How might the Huawei case exacerbate fault lines in U.S. trade policy toward China?  

No matter what the optics might end up being, it is safe to assume that the release of Meng will have to be part of any potential agreement between America and China, one way or another. In whatever shape or form a so-called agreement will merely serve as a foundation for further negotiations. It can safely be assumed that the issue around Huawei and its continuing expansion into foreign markets  ̶  however much Washington is trying to prevent this from happening by exhorting allies to refrain from engaging in business with the company  ̶  will remain in the crosshairs of the current U.S. administration’s hawks. Huawei is at the center, and dare I say a synonym, of China’s strategy of dominating largely self-sufficient high-tech manufacturing in the future, famously dubbed Made in China 2025 and considered an existential threat to U.S. national security. The White House and Congress are perfectly aligned, more so than on literally any other political issue, and united to contain China and prevent it from achieving strategic economic superiority.

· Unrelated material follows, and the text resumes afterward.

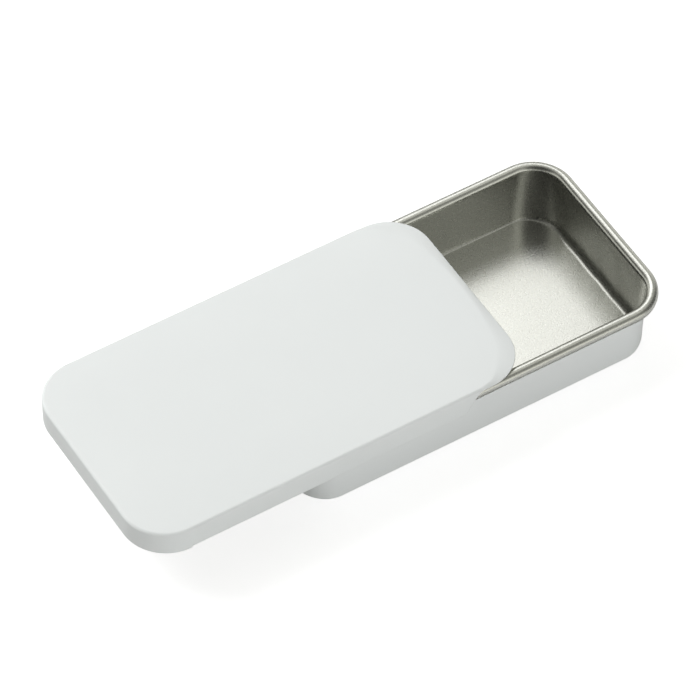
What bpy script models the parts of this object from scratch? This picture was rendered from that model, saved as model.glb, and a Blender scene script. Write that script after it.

There is a good chance that the attempted globalization of U.S. law and sanction regime will eventually bifurcate the world’s communities. Washington will not let up on concessions they believe China has to make, but Beijing will not be able to deliver on. Spheres of influence have already been forming. The Western bloc is holding firm for now, but China’s presence across the entire Eurasian plate and Africa is becoming undeniable. This trend is gradually leaving the rest of the world in limbo, with countries eventually having to take sides at one point as Canada had to.